The Omon riot police – “cosmonauts” as they are known colloquially, on account of their helmets – filed down in two lines before dispersing into the crowds in threes and fives. Truncheons waving, they could be seen picking off men, women, teenagers and pensioners.

“Let’s take any one of them,” one of the officers could be overheard saying in consultation with a senior, as if to emphasise the arbitrary and chaotic nature of the police operation. 

Mr Navalny was one of the very early arrests. He was taken away just before 1pm local time, near a roadblock police had hastily constructed at Trubnaya metro station. (The road ahead led to the Moscow police headquarters.)

The opposition politician, whom Vladimir Putin still refuses to refer to by name, was quickly carried over peoples’ heads and into a waiting van.

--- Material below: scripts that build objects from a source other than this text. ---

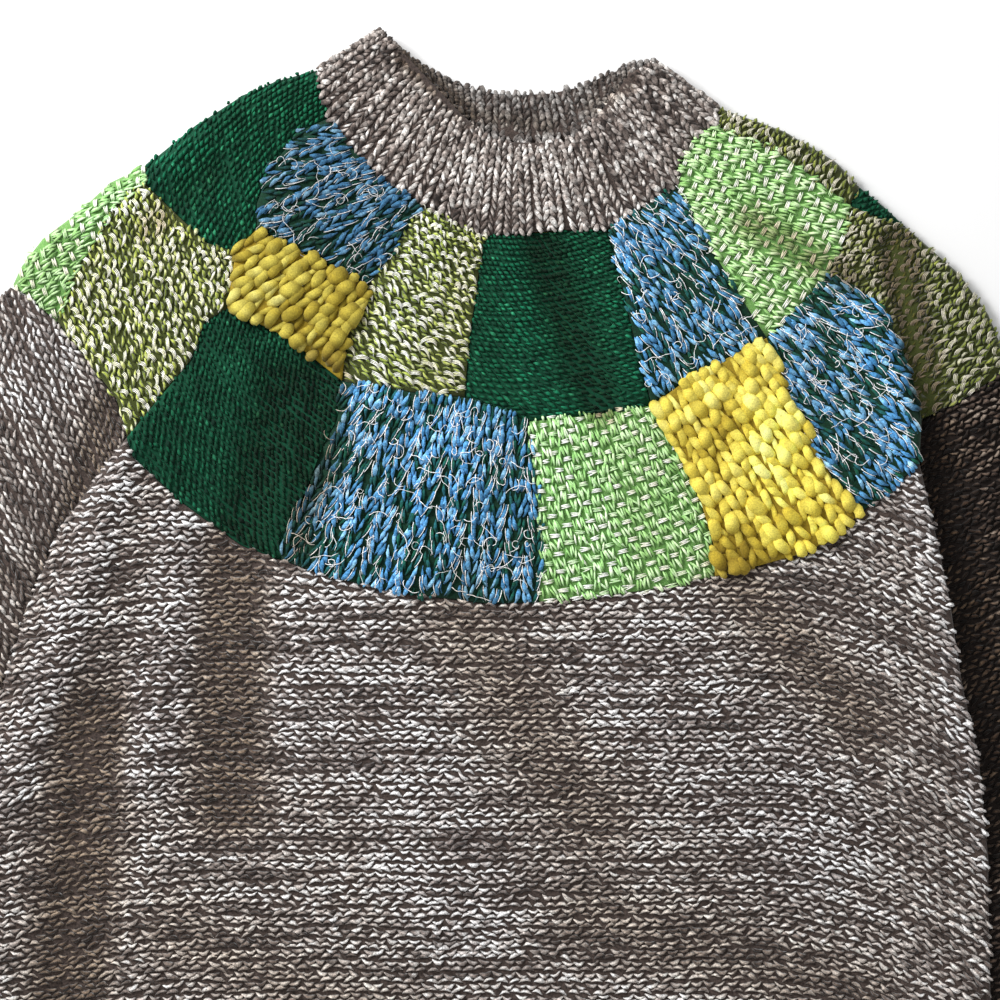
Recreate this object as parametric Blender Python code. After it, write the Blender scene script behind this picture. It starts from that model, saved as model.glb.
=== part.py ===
"""Darned wool sweater with a patchwork yoke, laid flat on its back.

The back lies on the surface, the sleeves lie beside it, and the front lies over both. Each
knitted piece is a wall of its own, parted from its neighbours by a narrow seam. The sizes in
the tables are millimetres on the flat garment: x runs from the left of the view to the right,
y from the hem up to the collar. The last step moves everything so that the origin is the
middle of the underside.
"""

import math

import bmesh
import bpy
from mathutils import Vector, geometry

COLLECTION = "darned_wool_sweater"
MM = 0.001

# Driving sizes of the cloth, millimetres
SEAM = 0.3                # gap between two pieces
BACK_WALL = 3.5           # knit of the back layer
FRONT_WALL = 4.0          # knit of the front layer of the body
SLEEVE_HEIGHT = 9.0       # both layers of a flat sleeve
SLEEVE_WALL = 4.0
SLEEVE_SWELL = 2.4        # how far the sleeve stands up along its middle
COLLAR_WALL = 4.6
COLLAR_BACK = 4.2         # back of the collar, on the surface
COLLAR_RISE = 4.0         # how far the collar's front lifts towards its rim
COLLAR_FOLD = 0.045       # share of the collar's width that its side folds round over
COLLAR_MARGIN = 0.022     # share of its width that the hollow stays off each fold
COLLAR_SEAM = 0.6         # gap between collar and yoke
TUBE_GAP = 1.2            # air between the two layers of a flat sleeve or cuff
TUBE_MARGIN = 5.2         # how far that air stays off the side folds
SWELL_SHARE = 0.7         # share of the sleeve's width, from its outer fold, that swells
CUFF_HEIGHT = 8.0
AIR = 1.8                 # slack between the front layer and what it lies on
RIB_RISE = 1.3            # height of a rib above its furrow
RIB_PITCH = 9.0           # rib to rib along hem and neck seam
CUFF_RIB_PITCH = 8.0

# Rounded edges, millimetres
FOLD_RADIUS = 9.0         # side folds that roll down to the surface
FREE_RADIUS = 4.0         # edges of the body that lie on a sleeve
FOLD_ROWS = (1.5, 4.0, 8.5)
FOLD_FOOT = 4.0           # width of a side fold that touches the surface
EDGE_THICKNESS = 0.8      # cloth at the very edge of a fold
TOUCH_START = 2.0         # cloth this far from a tucked sleeve starts to come down
TOUCH_RAMP = 8.0
SEAM_DIP = 1.3            # how far a piece sinks towards its seams
SEAM_DIP_WIDTH = 5.0
TUCK_FLAT = 20.0          # cloth stays lifted this far around a tucked sleeve
TUCK_RAMP = 26.0          # and comes down over this width

# Mesh spacing, millimetres
EDGE_STEP = 19.0
BLOCK_SPACING = 21.0
BODY_SPACING = 27.0
LEAST_SPACING = 0.9
ROW_CLEARANCE = 0.8       # share of a row's distance that its points keep from every edge
FILL_CLEARANCE = 0.45     # share of the spacing that inner points keep from the last row
FILL_ROW = 0.87           # height of a row of near-equilateral triangles
SLEEVE_FOLD_SHARES = (0.0, 0.012, 0.045)
SLEEVE_COLUMNS = 8
COLLAR_BACK_SHARES = (0.02, 0.06, 0.15, 0.25, 0.35, 0.45, 0.55, 0.65, 0.75, 0.85, 0.94, 0.98)

FRONT_BASE = BACK_WALL + SEAM
TUCK_BASE = SLEEVE_HEIGHT + SEAM

# Yarns: name, wall thickness in mm, colour, roughness
YARNS = {
    "dark_green": (3.6, (0.010, 0.075, 0.035), 0.95),
    "blue_tweed": (5.0, (0.070, 0.180, 0.330), 0.90),
    "yellow": (7.0, (0.560, 0.420, 0.020), 0.90),
    "olive": (4.6, (0.270, 0.290, 0.080), 0.95),
    "light_green": (4.6, (0.250, 0.450, 0.120), 0.90),
    "marl": (4.0, (0.150, 0.125, 0.110), 0.95),
}

# Corners where seams meet: name, x, y
CORNERS = {
    "neck_left": (-117, 337), "neck_1": (-110, 306), "neck_2": (-51, 252),
    "neck_3": (-12, 233), "neck_4": (64, 237), "neck_5": (107, 264),
    "neck_6": (132, 301), "neck_right": (132, 314),
    "fold_1": (-223, 278), "fold_2": (-307, 202), "fold_3": (221, 264),
    "fold_4": (250, 239), "fold_5": (314, 153),
    "mid_1": (-224, 266), "mid_2": (-167, 223), "mid_3": (-154, 237),
    "mid_4": (-85, 202), "mid_5": (-172, 188), "mid_6": (-101, 143),
    "mid_7": (-25, 133), "mid_8": (15, 118), "mid_9": (91, 128),
    "mid_10": (162, 170), "mid_11": (201, 210), "mid_12": (214, 252),
    "low_1": (-278, 180), "low_2": (-234, 108), "low_3": (-139, 32),
    "low_4": (21, 6), "low_5": (130, 22), "low_6": (218, 60),
    "low_7": (256, 93), "low_8": (258, 119),
    "hem_left": (-326, -299), "hem_right": (302, -299),
}

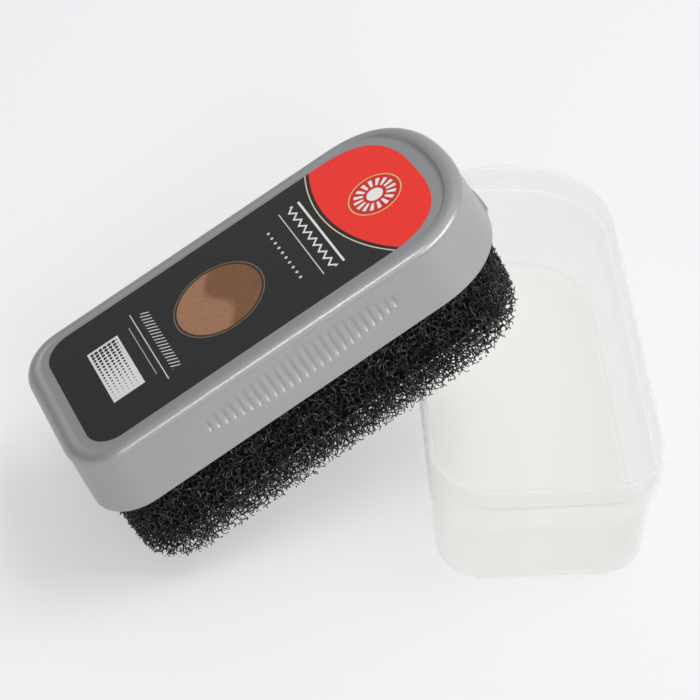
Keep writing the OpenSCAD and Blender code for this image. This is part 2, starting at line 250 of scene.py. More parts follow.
dip = add(grip, "ShaderNodeMath", [dip, dip], operation="MULTIPLY")
dip = add(grip, "ShaderNodeMath", [1.0, dip], operation="SUBTRACT")
dip = add(grip, "ShaderNodeMath", [dip, 0.0], operation="MAXIMUM")
dip = add(grip, "ShaderNodeMath", [dip, given["Deepest"]], operation="MULTIPLY")
groove = add(grip, "ShaderNodeMath", [dip, open_share], operation="MULTIPLY")
along = add(grip, "ShaderNodeMath", [place["X"], given["Hollow length"]], operation="DIVIDE")
high = add(grip, "ShaderNodeMath", [rise, given["Hollow height"]], operation="DIVIDE")
lens = add(grip, "ShaderNodeMath", [along, along], operation="MULTIPLY")
lens = add(grip, "ShaderNodeMath", [high, high, lens], operation="MULTIPLY_ADD")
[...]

He was later accused of organising an unsanctioned protest – and now faces up to 30 days’ imprisonment. 

The most shocking arrest, which came about 10 minutes later, was witnessed at close hand by The Independent.

The victim, a man in his thirties, certainly appeared to be resisting a rough arrest. But the police also seemed almost deliberate in their carelessness when, on the way to the van, they rammed his head against a metal post. 

“How do you sleep at night?” a woman shouted at them. 

What the marchers lacked in numbers – turnout was in the low thousands – they made up in defiance. They reacted to the arrests with hissing, shrieking and chanting. Staring down at the roadblock police had assembled at Trubnaya metro station, they shouted the police’s own loudspeaker warnings back at them. ”Don’t obstruct the way of citizens,” they said.

Their other slogans were more barbed. “You can’t plant drugs on us all,” went one; “the pigs are the shame of Russia,” went another.  An elderly pensioner, darting in and out among the crowds, cheekily implored marchers to “watch [their] pockets” – a reference to the practice of police planting drugs on unsuspecting victims made so famous by events of the last week.

Tackling the widespread abuse of Russia’s drugs laws was one of the key demands organisers made ahead of the march. 

Journalist Ilya Azar, the original organiser of the protest, told The Independent authorities had only answered “the most basic questions”. Yes, they had released Mr Golunov and suspended a group of police officers. But the real instigators of the crime, who are likely to sit much higher up the chain of command, “have not been touched”.

The journalist said he was disappointed but not shocked by the crackdown of his march.   

“Nothing in my country surprises me,” he said. ”But if yesterday, the government showed us a reasonable face, today it showed us that nothing has changed.”

Mr Azar was himself arrested shortly after, at 3.30pm local time.